9. The German delegation again makes its demand for a neutral inquiry into the responsibility for the
war and culpable acts in conduct. An impartial commission should have the right to investigate on its
own responsibility the archives of all the belligerent countries and all the persons who took an
important part in the war. Nothing short of confidence that the question of guilt will be examined
dispassionately can leave the peoples lately at war with each other in the proper frame of mind for
the formation of the League of Nations.
These are only the most important among the proposals which we have to make. As regards other
great sacrifices, and also as regards the details, the delegation refers to the accompanying
memorandum and the annex thereto.
The time allowed us for the preparation of this memorandum was so short that it was impossible to
treat all the questions exhaustively. A fruitful and illuminating negotiation could only take place by
means of oral discussion.
This treaty of peace is to be the greatest achievement of its kind in all history. There is no precedent
for the conduct of such comprehensive negotiations by an exchange of written notes only.

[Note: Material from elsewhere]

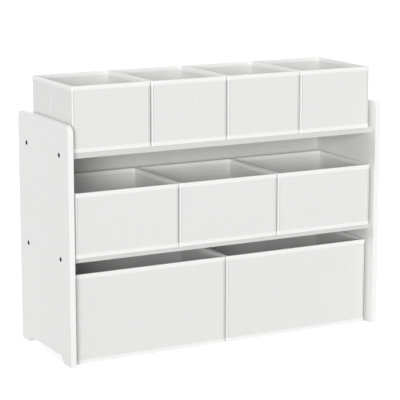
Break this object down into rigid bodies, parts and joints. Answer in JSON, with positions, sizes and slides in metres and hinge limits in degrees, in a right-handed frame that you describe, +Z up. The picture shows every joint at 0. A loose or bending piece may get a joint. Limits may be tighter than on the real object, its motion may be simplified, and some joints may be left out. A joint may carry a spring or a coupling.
{
  "type": "toy storage organizer",
  "caption": "Free-standing toy organizer: white side panels and shelves, a thin back, and rows of pull-out fabric bins with bound rims and loose base boards.",
  "frame": {"origin": "on the floor, under the middle of the organizer's outer box", "axes": "+X to the right along the shelves, seen from the front; +Y to the back; +Z up"},
  "size_m": [0.9, 0.32, 0.698],
  "materials": {
    "white_board": "white melamine-faced particle board, satin",
    "hardboard": "white-faced thin hardboard",
    "screw_steel": "dark zinc-plated steel",
    "beech": "bare beech",
    "cover_fabric": "white non-woven cloth with a faint linen emboss",
    "binding_tape": "white binding tape",
    "cardboard": "grey-brown solid board",
    "covered_board": "board covered with white non-woven cloth"
  },
  "bodies": {
    "frame": {"left_side_panel": "white_board", "right_side_panel": "white_board", "top_shelf": "white_board", "middle_shelf": "white_board", "back_panel": "hardboard", "shelf_screws": "screw_steel", "shelf_dowels": "beech"},
    "top_bin_1": {"top_bin_1_cover": "cover_fabric", "top_bin_1_wall_boards": "cardboard", "top_bin_1_rim_binding": "binding_tape", "top_bin_1_base_binding": "binding_tape"},
    "top_bin_1_loose_board": {"top_bin_1_base_board": "covered_board"},
    "top_bin_2": {"top_bin_2_cover": "cover_fabric", "top_bin_2_wall_boards": "cardboard", "top_bin_2_rim_binding": "binding_tape", "top_bin_2_base_binding": "binding_tape"},
    "top_bin_2_loose_board": {"top_bin_2_base_board": "covered_board"},
    "top_bin_3": {"top_bin_3_cover": "cover_fabric", "top_bin_3_wall_boards": "cardboard", "top_bin_3_rim_binding": "binding_tape", "top_bin_3_base_binding": "binding_tape"},
    "top_bin_3_loose_board": {"top_bin_3_base_board": "covered_board"},
    "top_bin_4": {"top_bin_4_cover": "cover_fabric", "top_bin_4_wall_boards": "cardboard", "top_bin_4_rim_binding": "binding_tape", "top_bin_4_base_binding": "binding_tape"},
    "top_bin_4_loose_board": {"top_bin_4_base_board": "covered_board"},
    "middle_bin_1": {"middle_bin_1_cover": "cover_fabric", "middle_bin_1_wall_boards": "cardboard", "middle_bin_1_rim_binding": "binding_tape", "middle_bin_1_base_binding": "binding_tape"},
    "middle_bin_1_loose_board": {"middle_bin_1_base_board": "covered_board"},
    "middle_bin_2": {"middle_bin_2_cover": "cover_fabric", "middle_bin_2_wall_boards": "cardboard", "middle_bin_2_rim_binding": "binding_tape", "middle_bin_2_base_binding": "binding_tape"},
    "middle_bin_2_loose_board": {"middle_bin_2_base_board": "covered_board"},
    "middle_bin_3": {"middle_bin_3_cover": "cover_fabric", "middle_bin_3_wall_boards": "cardboard", "middle_bin_3_rim_binding": "binding_tape", "middle_bin_3_base_binding": "binding_tape"},
    "middle_bin_3_loose_board": {"middle_bin_3_base_board": "covered_board"},
    "low_bin_1": {"low_bin_1_cover": "cover_fabric", "low_bin_1_wall_boards": "cardboard", "low_bin_1_rim_binding": "binding_tape", "low_bin_1_base_binding": "binding_tape"},
    "low_bin_1_loose_board": {"low_bin_1_base_board": "covered_board"},
    "low_bin_2": {"low_bin_2_cover": "cover_fabric", "low_bin_2_wall_boards": "cardboard", "low_bin_2_rim_binding": "binding_tape", "low_bin_2_base_binding": "binding_tape"},
    "low_bin_2_loose_board": {"low_bin_2_base_board": "covered_board"}
  },
  "joints": [
    {"name": "top_bin_1_slide", "type": "slide", "parent": "frame", "child": "top_bin_1", "axis": [0, -1, 0], "range_m": [-0.016, 0.29]},
    {"name": "top_bin_1_board_lift", "type": "slide", "parent": "top_bin_1", "child": "top_bin_1_loose_board", "axis": [0, 0, 1], "range_m": [0, 0.165]},
    {"name": "top_bin_2_slide", "type": "slide", "parent": "frame", "child": "top_bin_2", "axis": [0, -1, 0], "range_m": [-0.016, 0.29]},
    {"name": "top_bin_2_board_lift", "type": "slide", "parent": "top_bin_2", "child": "top_bin_2_loose_board", "axis": [0, 0, 1], "range_m": [0, 0.165]},
    {"name": "top_bin_3_slide", "type": "slide", "parent": "frame", "child": "top_bin_3", "axis": [0, -1, 0], "range_m": [-0.016, 0.29]},
    {"name": "top_bin_3_board_lift", "type": "slide", "parent": "top_bin_3", "child": "top_bin_3_loose_board", "axis": [0, 0, 1], "range_m": [0, 0.165]},
    {"name": "top_bin_4_slide", "type": "slide", "parent": "frame", "child": "top_bin_4", "axis": [0, -1, 0], "range_m": [-0.016, 0.29]},
    {"name": "top_bin_4_board_lift", "type": "slide", "parent": "top_bin_4", "child": "top_bin_4_loose_board", "axis": [0, 0, 1], "range_m": [0, 0.165]},
    {"name": "middle_bin_1_slide", "type": "slide", "parent": "frame", "child": "middle_bin_1", "axis": [0, -1, 0], "range_m": [-0.028, 0.29]},
    {"name": "middle_bin_1_board_lift", "type": "slide", "parent": "middle_bin_1", "child": "middle_bin_1_loose_board", "axis": [0, 0, 1], "range_m": [0, 0.165]},
    {"name": "middle_bin_2_slide", "type": "slide", "parent": "frame", "child": "middle_bin_2", "axis": [0, -1, 0], "range_m": [-0.028, 0.29]},
    {"name": "middle_bin_2_board_lift", "type": "slide", "parent": "middle_bin_2", "child": "middle_bin_2_loose_board", "axis": [0, 0, 1], "range_m": [0, 0.165]},
    {"name": "middle_bin_3_slide", "type": "slide", "parent": "frame", "child": "middle_bin_3", "axis": [0, -1, 0], "range_m": [-0.028, 0.29]},
    {"name": "middle_bin_3_board_lift", "type": "slide", "parent": "middle_bin_3", "child": "middle_bin_3_loose_board", "axis": [0, 0, 1], "range_m": [0, 0.165]},
    {"name": "low_bin_1_slide", "type": "slide", "parent": "frame", "child": "low_bin_1", "axis": [0, -1, 0], "range_m": [-0.012, 0.29]},
    {"name": "low_bin_1_board_lift", "type": "slide", "parent": "low_bin_1", "child": "low_bin_1_loose_board", "axis": [0, 0, 1], "range_m": [0, 0.23]},
    {"name": "low_bin_2_slide", "type": "slide", "parent": "frame", "child": "low_bin_2", "axis": [0, -1, 0], "range_m": [-0.012, 0.29]},
    {"name": "low_bin_2_board_lift", "type": "slide", "parent": "low_bin_2", "child": "low_bin_2_loose_board", "axis": [0, 0, 1], "range_m": [0, 0.23]}
  ]
}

The feeling of the peoples who have made such immense sacrifices makes them demand that their
fate should be decided by an open, unreserved exchange of ideas on the principle: "Quite open
covenants of peace openly arrived at, after which there shall be no private international
understandings of any kind, but diplomacy shall proceed always frankly in the public view."
Germany is to put her signature to the treaty laid before her and to carry it out. Even in her need,
justice for her is too sacred a thing to allow her to stoop to achieve conditions which she cannot
undertake to carry out.
Treaties of peace signed by the great powers have, it is true, in the history of the last decades, again
and again proclaimed the right of the stronger. But each of these treaties of peace has been a factor in
originating and prolonging the world war. Whenever in this war the victor has spoken to the
vanquished, at Brest-Litovsk and Bucharest, his words were but the seeds of future discord.
The lofty aims which our adversaries first set before themselves in their conduct of the war, the new
era of an assured peace of justice, demand a treaty instinct with a different spirit.
Only the cooperation of all nations, a cooperation of hands and spirits, can build up a durable peace.
We are under no delusions regarding the strength of the hatred and bitterness which this war has
engendered, and yet the forces which are at work for a union of mankind are stronger now than ever
they were before.
The historic task of the Peace Conference of Versailles is to bring about this union.
Accept, Mr. President, the expression of my distinguished consideration.